Speaking at Iowa State University, the Massachusetts Democrat accused Ashcroft and Bush of abusing the USA Patriot Act, a counterterrorism law enacted in October 2001, in ways that harmed civil liberties protections and "abused the spirit of national action after the terrorist attacks." He said the Justice Department has authorized federal agents to spy on Americans who criticize the Republican administration, to conduct searches and seize evidence without warrants, to scrutinize citizens' computer files, and to detain a significant number of Arabs and Arab-Americans without sufficient cause.

"We are a nation of laws and liberties, not of a knock in the night. So it is time to end the era of John Ashcroft," Kerry said in prepared remarks.

Kerry also said that Bush and Ashcroft had permitted the use of "police powers in secret ways and for political purposes," such as allowing intelligence agents and other federal authorities to monitor antiwar demonstrators, political rallies, and church meetings, and to help track down Democratic legislators who left Texas this year to try to block a Republican plan to redraw the state's congressional districts.

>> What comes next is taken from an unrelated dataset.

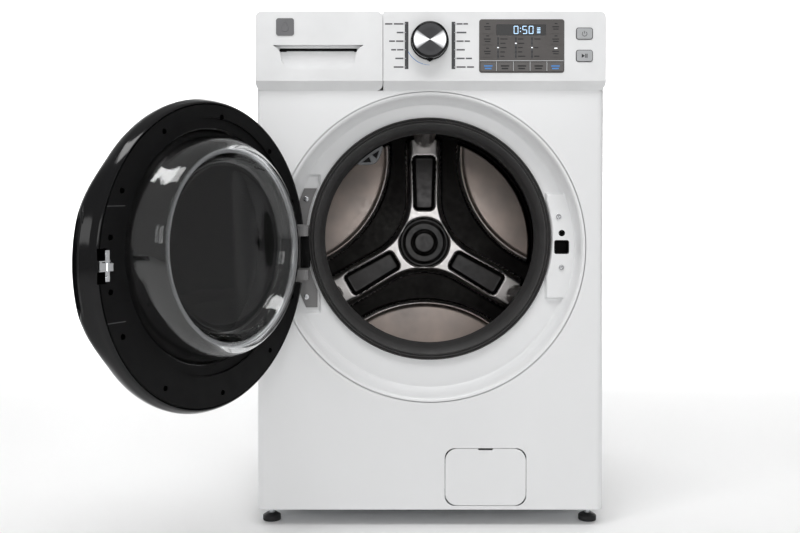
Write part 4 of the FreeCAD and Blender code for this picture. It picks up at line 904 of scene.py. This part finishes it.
def door_liner():
    """The dark pressed liner behind the bowl that the glass shows."""
    section = from_ring([(210.0, 12.5), (206.0, 14.0), (203.0, 22.0), (198.0, 40.0), (190.0, 54.0),
                         (180.0, 58.0), (90.0, 60.0), (0.5, 60.5)])
    lathe("door_liner", smooth_path(section, 4), GLASS_Z - 4.0, "liner", "door", 160, opened,
          smooth_angle=60.0)


def ring_marks():
    """The two short seams across the door's inner ring on its latch side."""
    off_middle, ring_r = 90.0, 262.0
    half = sqrt(ring_r ** 2 - off_middle ** 2)
    boxes = [(half - 38.0, half - 1.0, RING_Y - 0.2, RING_Y + 0.5, z - 0.7, z + 0.7)
             for z in (DOOR_Z + off_middle, DOOR_Z - off_middle)]
    blocks("ring_seams", boxes, "seam", "door", opened)


def hook_pocket_shades():
    """Near-black blocks in the two pockets in the ring beside the bright bracket: painted shade inside the
    pockets.
    """
    boxes = [(HOOK_X - 12.5, HOOK_X + 6.0, RING_Y - 1.0, RING_Y + 0.6, z - 9.0, z + 9.0)
             for z in (HOOK_Z - 18.0, HOOK_Z + 18.0)]
    blocks("hook_pocket_shades", boxes, "hole", "door", opened)


# ---- console details

SEGMENTS = {"0": "abcdef", "5": "afgcd"}


def digit(character, x, z, width, height, stroke):
    """Bars of a seven-segment digit, as blocks on the display's face."""
    half = height / 2
    gap = stroke * 0.25
    left, right = (x, x + stroke), (x + width - stroke, x + width)
    across = (x + gap + stroke / 2, x + width - gap - stroke / 2)
    upper = (z + half + gap, z + height - stroke / 2)
    lower = (z + stroke / 2, z + half - gap)
    places = {
        "a": (*across, z + height - stroke, z + height),
        "b": (*right, *upper),
        "c": (*right, *lower),
        "d": (*across, z, z + stroke),
        "e": (*left, *lower),
        "f": (*left, *upper),
        "g": (*across, z + half - stroke / 2, z + half + stroke / 2),
    }
    return [display_bar(*places[segment]) for segment in SEGMENTS[character]]


def display_bar(x0, x1, z0, z1):
    return (x0, x1, CONSOLE_Y - 1.25, CONSOLE_Y - 0.95, z0, z1)


def display_digits():
    z, size = 973.4, (9.0, 15.6, 1.35)
    boxes = digit("0", 162.0, z, *size)
    boxes += [display_bar(174.2, 176.0, z + up, z + up + 1.8) for up in (3.8, 10.0)]
    boxes += digit("5", 179.0, z, *size) + digit("0", 191.4, z, *size)
    boxes += [display_bar(207.5, 214.0, z + up, z + up + 1.5) for up in (1.5, 4.6, 7.7, 10.8)]
    blocks("display_digits", boxes, "glow")


def panel_marks():
    """Light scales, lamps and short printed lines in place of words on the display panel."""
    y0, y1 = CONSOLE_Y - 1.05, CONSOLE_Y - 0.75
    scales, lit, dark, words = [], [], [], []
    for number, x in enumerate((131.5, 166.2, 197.8)):
        scales.append((x - 1.6, x + 1.6, y0, y1, 925.5, 967.5))
        for tick in range(5):
            z = 963.5 - 8.4 * tick
            bright = tick == (2, 1, 2)[number]
            (lit if bright else dark).append((x - 1.5, x + 1.5, y0 - 0.15, y0, z - 0.9, z + 0.9))
            length = (14.0, 10.0, 12.0, 9.0, 8.0)[(tick + number) % 5]
            if number < 2 or tick in (0, 2, 4):
                words.append((x + 4.4, x + 4.4 + length, y0, y1, z - 0.9, z + 0.9))
    for x in (111.0, 244.5):
        for row, z in enumerate((993.5, 969.5, 945.5)):
            lamp = x > 200 and row == 2
            (lit if lamp else dark).append((x - 2.8, x + 2.8, y0, y1, z - 0.9, z + 0.9))
            words.append((x - 7.0, x + 6.0, y0, y1, z - 7.2, z - 5.2))
            words.append((x - 5.4, x + 5.4, y0, y1, z - 11.6, z - 9.8))
    for name, boxes, material in (("light_scales", scales, "light_bar"), ("lit_lamps", lit, "lamp"),
                                  ("dark_lamps", dark, "print_dark"), ("panel_lines", words, "print_dark")):
        blocks(name, boxes, material)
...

"An America that creates a secret police power which can, by its secret discretion, invade the privacy of Americans and intimidate them is a far cry from what our founders envisioned and from what we have fought to protect for 228 years," Kerry said. He also noted his experiences as a Vietnam veteran in the 1970s whose antiwar activities were monitored by the Nixon administration.

Bush administration officials have denied that they have overstepped the bounds of the Patriot Act, a charge made by all nine Democrats vying for the party's presidential nomination.

Kerry said one of his first acts as president would be to replace the Patriot Act -- which he voted for -- with a new law that kept some of the act's provisions, such as tougher penalties for terrorists, while also strengthening civil liberties protections. He said the federal government would stop indefinite detentions of US citizens, and guarantee legal and other rights for those who are held.